One of the best things a player can do is cause a ball reversal. Now, that may sound like churn but in actuality, it is churn prevention. Anytime you can turn the action on the court around in your favor, you are doing a good thing by looking for opportunities and mistakes. In CS, that is your Dashboards and Reporting. They help you better decide with insight into your customer portfolio and analyze trends across your customer segments. Like a player watching the opposition on the court, you can look for opportunities by creating multiple customer dashboards to surface the right insight at the right time and leverage the information for a pivot. Just like a player calling out plays or signals, you can share dashboards as a webpage for easy access outside of the Gainsight UI for key stakeholders to see.

When players have been taught the plays and they have the visibility of positions of the other players, they are more likely to take open, calculated, and created shots, rather than sloppy balls thrown up hoping to score. PX and CS create the same opportunities. With increased adoption and understanding of what customers are doing and how they are using your product, you know their health standing. Devising health scores with PX Scorecards are one tool that helps.

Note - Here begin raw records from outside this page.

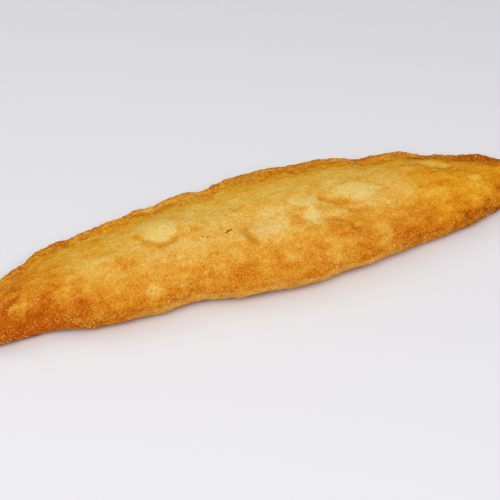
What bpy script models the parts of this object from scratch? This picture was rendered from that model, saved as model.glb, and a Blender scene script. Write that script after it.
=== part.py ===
"""A langos: a long, folded and sealed piece of yeast dough, deep fried until its skin blisters and browns.

It lies along X on its flattened underside, with the fat rounded fold towards -Y and the thin pressed seam
towards +Y. Everything is in metres, +Z is up, and the origin is the centre of its footprint at the bottom.
"""

import math
import random

import bmesh
import bpy
import numpy as np
from mathutils import Vector, noise

# Driving sizes
LENGTH = 0.331  # from tip to tip
FOLD_REACH = 0.0437  # widest reach of the fold from the spine line
SEAM_REACH = 0.0458  # widest reach of the seam from the spine line
CROWN_HEIGHT = 0.0268  # top of the puffed middle above the underside
FOLD_HEIGHT = 0.0105  # foremost line of the fold above the underside
SEAM_WIDTH = 0.0105  # pressed band along the back
SEAM_SHARE_LIMIT = 0.25  # near the tips the pressed band takes this share of the width
SEAM_THICKNESS = 0.0052
SEAM_EDGE_POWER = 4  # how square the pressed band's edge is
SEAM_HEIGHT = 0.0085  # middle of the seam's edge above the underside
TIP_LIFT = 0.0020  # how far the two tips curl up
LIFT_START = 0.118  # the underside is level within this distance of the middle

# How the outline narrows towards the tips: each side is reach * (1 - distance ** power) ** fullness,
# where distance runs from 0 at the widest place to 1 at the tip
LEFT_TIP, RIGHT_TIP = -LENGTH / 2, LENGTH / 2
SEAM_WIDEST, SEAM_POWER_LEFT, SEAM_POWER_RIGHT, SEAM_FULLNESS = 0.0185, 1.68, 1.8, 0.74
FOLD_WIDEST, FOLD_POWER_LEFT, FOLD_POWER_RIGHT, FOLD_FULLNESS = 0.0085, 2.35, 2.1, 0.74
LEAST_NARROWING = 0.3  # the scallops keep their size until the dough is this narrow
TIP_BLUNTNESS = 0.035  # how much of the width is left where the tips round off
TIP_ROUNDING = 40  # the higher this power, the shorter the rounding at the tips
SPINE_OFFSET = 0.0010  # the spine line's place across, on the right half
SPINE_BEND = 0.0210  # how far the left tip leans towards the fold side
BEND_POWER = 3  # how late the lean sets in
BEND_START = -0.0055  # the spine line is straight to the right of this

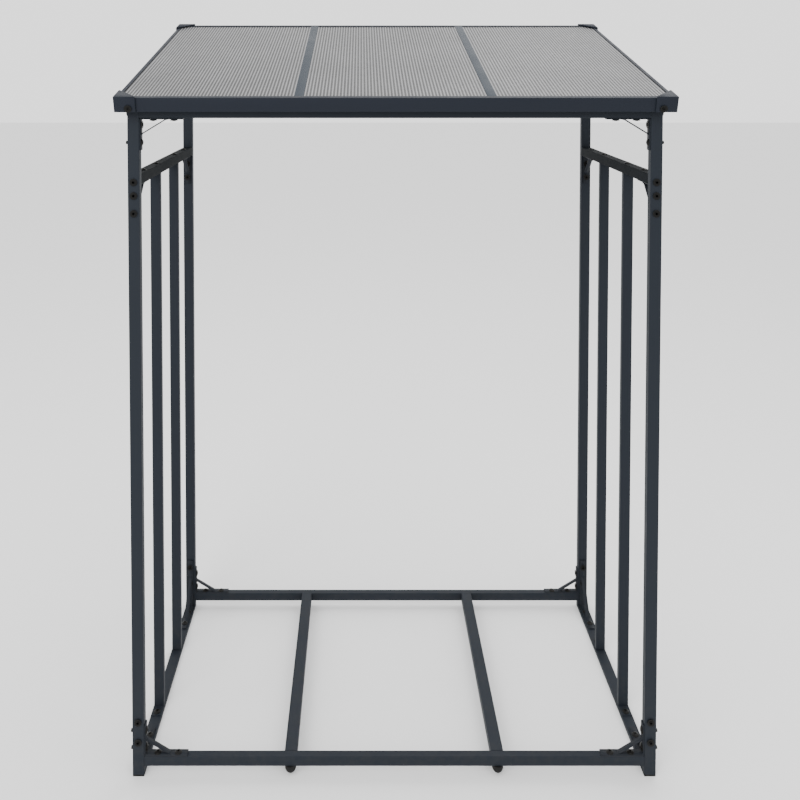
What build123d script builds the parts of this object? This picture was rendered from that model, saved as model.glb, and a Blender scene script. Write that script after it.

So does CS Success Plans.  It captures, delivers, and demonstrates your customer outcomes. You can organize team activities to collaborate directly with customer stakeholders moving them to their desired outcomes. Your team can execute on objectives and tasks producing results. Looking for opportunities? Seeing who’s open to a pass? Calculate shots on the court translate into expansions, upsells, and renewals.

Competing Against Yourself

Basketball is a fast-paced and exciting game but so is CS. When everyone is on the same page of the playbook, playing to the best of their abilities, using every tool to enable their play, it can be a beautiful thing to behold. But in CS, you aren’t competing against opponents as much as you are competing against yourselves. Are you bringing our ‘A’ game every day? Are you building on and refining the basics? Are you taking every opportunity to relate data and connect with customers for expansions and renewals?

CS and PX creates a positive offense. You see the entire court and it enables you to scale programs across a large set of diverse customers. Lacking data is no longer a problem. The information gathered through data analysis lets you to understand the impact your team has on revenue and profit. It justifies to your executive team and board funding CS is worth it. CS and PX give you greater control over the customer experience. It also prevents churn which puts you at the bottom of the standings and a greater likelihood of you maintaining and improving your status. In basketball, team rankings can affect your end of season placement. In CS, customer health scores determine renewals and churn. So, put your team on the court with no doubts by combining PX and CS as your ultimate winning strategy.